In the process, multinational traders have made money by purchasing wheat in forward deals when prices were low and offering it at the prevailing international price, which is higher.
 
The government is buying 7.95 lakh tonnes of wheat from multinational traders at an average price of $389 a tonne. The grain will be supplied from Russia and the other CIS countries.
 
It is also learnt that the commodity will be red wheat, which is harder and used by millers for making bread. The imported wheat will come unpacked and the government will have to spend Rs 750 a tonne for packing and other costs.
 
Wheat in the international market is currently offered at around $400 a tonne. It is understood that multinational traders purchased huge stocks in advance when prices were lower in the world market, anticipating demand from India.
 
Agriculture Minister Sharad Pawar kept on saying that the government would import 5 million tonnes for buffer stock.
 
The rates at which multinational companies bought wheat from the international market is not known.

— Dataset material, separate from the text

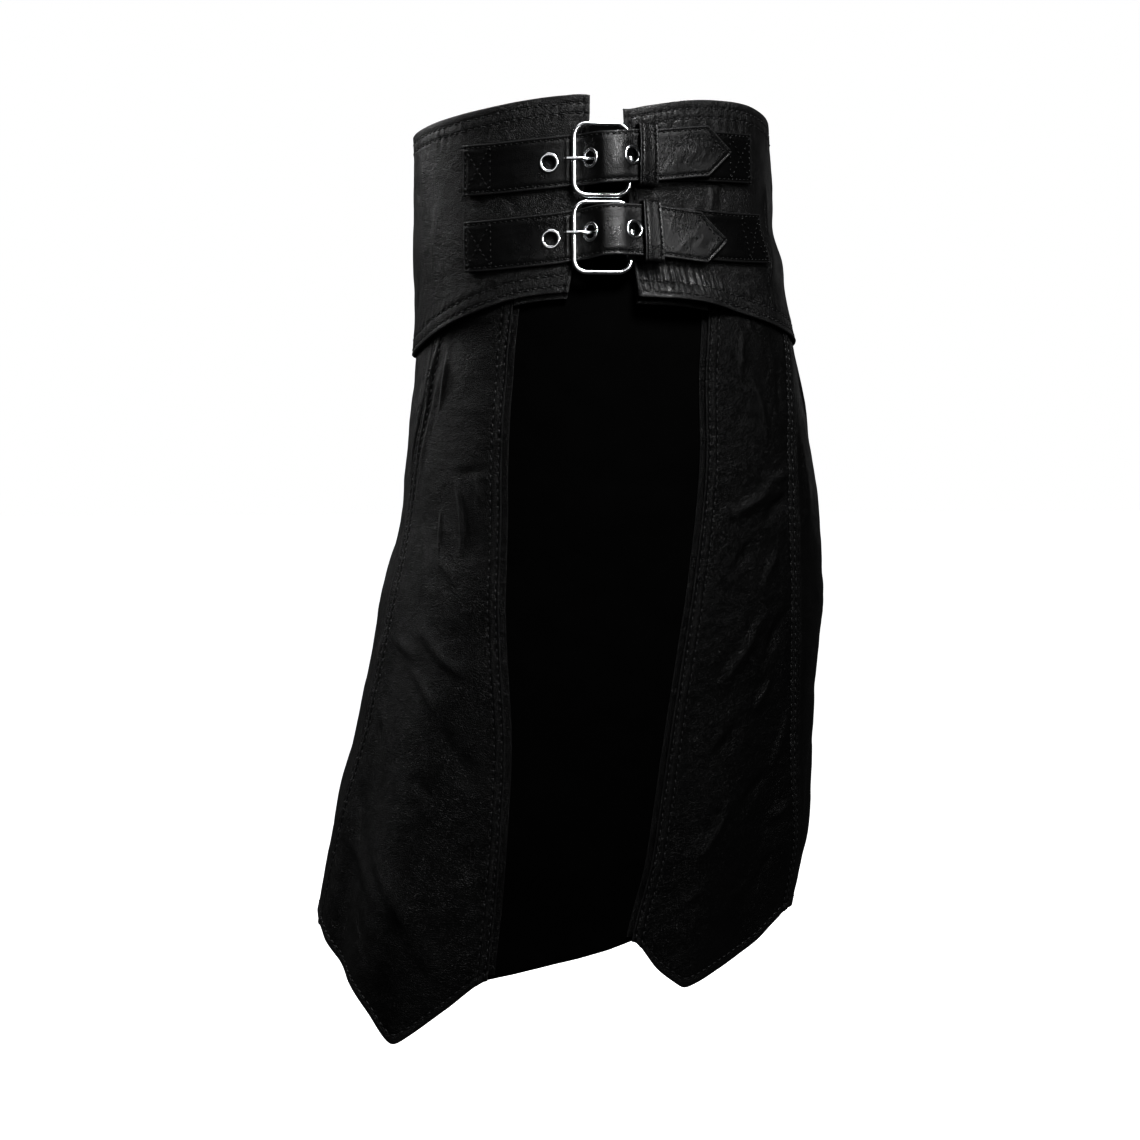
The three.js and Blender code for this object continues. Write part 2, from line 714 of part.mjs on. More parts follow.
// The buckle's own axes: across from its toe bar to its heel bar, up, and out of the yoke
function bucklePlace(middle) {
  const toe = yokePoint(TOE_ANGLE, middle, TOE_LIFT);
  const heel = yokePoint(HEEL_ANGLE, middle, HEEL_LIFT);
  const across = heel.clone().sub(toe).normalize();
  const middleAngle = (TOE_ANGLE + HEEL_ANGLE) / 2;
  const rise = yokePoint(middleAngle, middle + BUCKLE_HEIGHT / 2, 0)
    .sub(yokePoint(middleAngle, middle - BUCKLE_HEIGHT / 2, 0));
  const out = new THREE.Vector3().crossVectors(across, rise).normalize();
  const up = new THREE.Vector3().crossVectors(out, across);
  return { toe, heel, place: new THREE.Matrix4().makeBasis(across, up, out).setPosition(heel) };
}

// A closed round wire bent to a rectangle with round corners
function buckleFrame(buckle) {
  const width = buckle.toe.distanceTo(buckle.heel);
  const half = BUCKLE_HEIGHT / 2;
  const corners = [
    { x: 0, y: half, turn: 90 },
    { x: -width, y: half, turn: 180 },
    { x: -width, y: -half, turn: 270 },
    { x: 0, y: -half, turn: 360 },
  ];
  const sections = [];
  for (const { x, y, turn } of corners) {
    const middleX = x + (x < 0 ? BUCKLE_CORNER_RADIUS : -BUCKLE_CORNER_RADIUS);
    const middleY = y - Math.sign(y) * BUCKLE_CORNER_RADIUS;
    for (let step = 0; step <= CORNER_STEPS; step += 1) {
      const direction = (turn - 90 + (90 * step) / CORNER_STEPS) * DEGREE;
      sections.push({ middleX, middleY, direction });
    }
  }
  const loops = sections.map(({ middleX, middleY, direction }) => {
    const loop = [];
    for (let side = 0; side < WIRE_SIDES; side += 1) {
      const turn = (side / WIRE_SIDES) * 2 * Math.PI;
      const reach = BUCKLE_CORNER_RADIUS + WIRE_RADIUS * Math.cos(turn);
      const x = middleX + reach * Math.cos(direction);
      const y = middleY + reach * Math.sin(direction);
      loop.push(new THREE.Vector3(x, y, WIRE_RADIUS * Math.sin(turn)));
    }
    return loop;
  });
  const positions = loops.flat().flatMap((point) => point.toArray());
  const index = (section, side) => (section % loops.length) * WIRE_SIDES + (side % WIRE_SIDES);
  const faces = [];
  for (let section = 0; section < loops.length; section += 1) {
    for (let side = 0; side < WIRE_SIDES; side += 1) {
      faces.push(index(section, side), index(section + 1, side), index(section + 1, side + 1));
      faces.push(index(section, side), index(section + 1, side + 1), index(section, side + 1));
    }
  }
  return facingOut(positions, faces).applyMatrix4(buckle.place);
}

// The tongue: a ring round the heel bar, and a rod through the strap's hole and over the toe bar
function prongSolid(buckle, height) {
  const ringPlace = buckle.place.clone().setPosition(yokePoint(HEEL_ANGLE, height, HEEL_LIFT));
  const bore = WIRE_RADIUS + GAP;
  const collar = toSolid(uprightCylinder(bore + PRONG_RING_WALL, PRONG_RING_LENGTH, WIRE_SIDES, ringPlace));
  const barRoom = toSolid(uprightCylinder(bore, PRONG_RING_LENGTH * 2, WIRE_SIDES, ringPlace));
  const route = new THREE.CatmullRomCurve3(
    PRONG_PATH.map(({ angle, lift }) => yokePoint(angle, height, lift)),
  );
  const section = new THREE.Shape().absarc(0, 0, PRONG_RADIUS, 0, 2 * Math.PI);
  const rod = new THREE.ExtrudeGeometry(section, {
    extrudePath: route,
    steps: PRONG_STEPS,
    curveSegments: PRONG_SIDES / 2,
  });
  return collar.add(toSolid(rod)).subtract(barRoom);
}

// The strap that carries the buckle: its end is an eye round the heel bar, slotted for the tongue
function chapeSolid(strap, buckle) {
  const halfWidth = (angle) => mix(CHAPE_EYE_HALF_WIDTH, STRAP_HALF_WIDTH,
    smoothStep(HEEL_ANGLE, CHAPE_FULL_WIDTH_ANGLE, angle));
  const surface = strapSurface({
    path: strap.chapePath,
    lifts: CHAPE_LIFT,
    startAngle: HEEL_ANGLE,
    endAngle: strap.chapeEndAngle,
    thickness: CHAPE_THICKNESS,
    halfWidth,
  });
  const wall = wallGeometry(surface, evenStops(CHAPE_COLUMNS), evenStops(STRAP_ROWS), CHAPE_THICKNESS);
  const strip = toSolid(wall);
  const bore = WIRE_RADIUS + GAP;
  const eye = toSolid(uprightCylinder(bore + EYE_WALL, EYE_HALF_LENGTH * 2, WIRE_SIDES * 2, buckle.place));
  const barRoom = toSolid(uprightCylinder(bore, BUCKLE_HEIGHT, WIRE_SIDES, buckle.place));
  const slotReach = bore + PRONG_RING_WALL + GAP;
  const slotPlace = buckle.place.clone().setPosition(yokePoint(HEEL_ANGLE, strap.prongHeight, HEEL_LIFT));
  const slotBox = new THREE.BoxGeometry(slotReach * 2, PRONG_SLOT_LENGTH, slotReach * CUTTER_REACH);
  const slot = toSolid(slotBox.applyMatrix4(slotPlace));
  return strip.add(eye).subtract(barRoom).subtract(slot);
}

// The loop round both straps, one rounded rectangle for each column
function keeperGeometry(strap) {
  const { startAngle, endAngle, middle, halfHeight } = strap.keeper;
  const backInner = GAP + KEEPER_BACK_THICKNESS;
  const loop = (angle, halfSize, back, front, cornerRadius) => {
    const corners = [
      { side: 1, base: front, turn: 0 },
      { side: -1, base: front, turn: 90 },
      { side: -1, base: back, turn: 180 },
      { side: 1, base: back, turn: 270 },
    ];
    const places = corners.flatMap(({ side, base, turn }) => KEEPER_CORNER_TURNS.map((step) => {
      const direction = (turn + step) * DEGREE;
      const inward = base === front ? -cornerRadius : cornerRadius;
      const height = middle + side * (halfSize - cornerRadius) + cornerRadius * Math.cos(direction);
      return { height, lift: base + inward + cornerRadius * Math.sin(direction) };
    }));
    const across = (base, from, to) => KEEPER_FACE_STOPS.map((share) => (
      { height: middle + mix(from, to, share) * (halfSize - cornerRadius), lift: base }));
    const cornerPoints = places.length / corners.length;
    const ring = [
      ...places.slice(0, cornerPoints), ...across(front, 1, -1),
      ...places.slice(cornerPoints, cornerPoints * 3), ...across(back, -1, 1),
      ...places.slice(cornerPoints * 3),
    ];
    return ring.map(({ height, lift }) => yokePoint(angle, height, lift));
  };
  const outerLoops = [];
  const innerLoops = [];
  for (const share of evenStops(KEEPER_COLUMNS)) {
    const angle = mix(startAngle, endAngle, share);
    const clearance = mix(KEEPER_EYELET_CLEARANCE, GAP, share);
    const strapOuter = read(STRAP_LIFT, 'angle', angle, 'lift') + STRAP_THICKNESS;
    const frontInner = strapOuter + clearance;
    const frontOuter = frontInner + KEEPER_THICKNESS;
    outerLoops.push(loop(angle, halfHeight, GAP, frontOuter, KEEPER_CORNER_RADIUS));
    const innerRadius = KEEPER_CORNER_RADIUS - KEEPER_THICKNESS;
    innerLoops.push(loop(angle, halfHeight - KEEPER_THICKNESS, backInner, frontInner, innerRadius));
  }
  return bandGeometry(outerLoops, innerLoops);
}

function addStrapSet(level) {
  const strap = STRAPS[level];
  const buckle = bucklePlace(strap.buckleMiddle);
  const halfWidth = (angle) => {
    const taper = (angle - strap.cornerAngle) / (strap.tipAngle - strap.cornerAngle);
    return mix(STRAP_HALF_WIDTH, STRAP_TIP_HALF_WIDTH, THREE.MathUtils.clamp(taper, 0, 1));
  };
  const surface = strapSurface({
    path: strap.path,
    lifts: STRAP_LIFT,
    startAngle: strap.startAngle,
    endAngle: strap.tipAngle,
    thickness: STRAP_THICKNESS,
    halfWidth,
  });
  const corner = (strap.cornerAngle - strap.startAngle) / (strap.tipAngle - strap.startAngle);
  const stops = stopsWith(evenStops(STRAP_COLUMNS), corner);
  let solid = toSolid(wallGeometry(surface, stops, evenStops(STRAP_ROWS), STRAP_THICKNESS));
  strap.eyeletAngles.forEach((angle, position) => {
    const across = (angle - strap.startAngle) / (strap.tipAngle - strap.startAngle);
    const place = strapPlace(surface, across);
    const hole = new THREE.CylinderGeometry(
      EYELET_BARREL_RADIUS, EYELET_BARREL_RADIUS, STRAP_THICKNESS * CUTTER_REACH, EYELET_SIDES,
    );
    solid = solid.subtract(toSolid(hole.rotateX(Math.PI / 2).applyMatrix4(place)));
    addPiece(`eyelet_${level}_${position + 1}`, eyeletGeometry().applyMatrix4(place), CHROME);
  });
  addPiece(`strap_${level}`, toGeometry(solid), LEATHER);
  addPiece(`chape_${level}`, toGeometry(chapeSolid(strap, buckle)), LEATHER);
  addPiece(`keeper_${level}`, keeperGeometry(strap), LEATHER);
  addPiece(`buckle_${level}`, buckleFrame(buckle), CHROME);
  addPiece(`prong_${level}`, toGeometry(prongSolid(buckle, strap.prongHeight)), CHROME);
}

addYoke();
addPanels();
addEdgeFacings();
addUnderlay();
addStrapSet('upper');
addStrapSet('lower');

export default kilt;
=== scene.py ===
# A worn black leather kilt: leather shells with their folds, creases and topstitching, chromed
# buckles and eyelets, a pale studio and the camera. Tables are in millimetres and degrees.
import json
import math

import bpy
import numpy as np
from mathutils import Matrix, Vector

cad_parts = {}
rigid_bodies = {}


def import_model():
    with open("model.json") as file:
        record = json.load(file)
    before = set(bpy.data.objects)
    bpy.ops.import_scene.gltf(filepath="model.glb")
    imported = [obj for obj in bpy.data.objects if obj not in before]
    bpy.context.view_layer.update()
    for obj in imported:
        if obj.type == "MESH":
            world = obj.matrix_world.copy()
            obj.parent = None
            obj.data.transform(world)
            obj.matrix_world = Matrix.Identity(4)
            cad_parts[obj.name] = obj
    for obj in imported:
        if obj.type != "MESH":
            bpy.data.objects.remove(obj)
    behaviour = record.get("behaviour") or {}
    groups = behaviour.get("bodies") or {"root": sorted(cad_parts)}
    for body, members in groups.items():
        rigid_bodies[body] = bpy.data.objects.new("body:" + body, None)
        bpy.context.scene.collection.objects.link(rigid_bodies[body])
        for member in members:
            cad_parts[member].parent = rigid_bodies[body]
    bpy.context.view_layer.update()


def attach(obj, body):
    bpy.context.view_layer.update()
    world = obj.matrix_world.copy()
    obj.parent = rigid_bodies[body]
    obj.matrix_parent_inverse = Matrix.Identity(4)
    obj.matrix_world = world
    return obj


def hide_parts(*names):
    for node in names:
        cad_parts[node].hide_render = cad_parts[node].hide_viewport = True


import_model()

MM = 0.001


def table(columns, rows):
    """A table as one array for each named column."""
    return dict(zip(columns.split(), np.array(rows, dtype=float).T))


# Leather thicknesses, and the layers as distances outside the kilt's form
PANEL_THICKNESS = 1.6
YOKE_THICKNESS = 2.4
FACING_THICKNESS = 1.0
YOKE_FACING_THICKNESS = 1.2
UNDERLAY_THICKNESS = 1.2
STRAP_THICKNESS = 2.4
CHAPE_THICKNESS = 3.0
CHAPE_LEATHER = 1.45
YOKE_OUTER = 2.9
YOKE_FACING_OUT = 0.1
EDGE_FACING_OUT = -2.2
UNDERLAY_OUT = -3.7
GAP = 0.3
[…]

But during the end of May when the government cancelled the wheat tender, negotiated by State Trading Corporation at $263 a tonne, and later decided to import the grain, global prices went up by 10 per cent.
 
The government had given sufficient hints of importing wheat and the market only rose, anticipating the Indian demand. A month later, India purchased 5.11 lakh tonnes at $325 a tonne.
 
"We were buying from the international market as this is our business and we were doing this even when India was not in the market," said a multinational trader. Foreign traders sell wheat to many countries such as Japan, China and West Asian countries, among others.
 
The government had decided to buy wheat options for 2 million tonnes in March. It, however, rejected the idea as the offers were too high. Unlike the government, multinational traders are efficient in hedging.
 
Even as the government is buying wheat at such a high rate, local market prices are stable as millers have stock for some more time.
 
Biscuit makers ITC and Britannia purchased 8.1 lakh tonnes and 1.48 lakh tonnes respectively from the open market up to June. Multinational companies also bought wheat in the domestic market, with Cargill purchasing 2.83 lakh tonnes.
 
Indian farmers are expected to have stocked more than a million tonne of wheat.
 
As imported wheat is for buffer stock, whenever the government sells it in the open market, it will have to provide a subsidy like the one offered for imported pulses.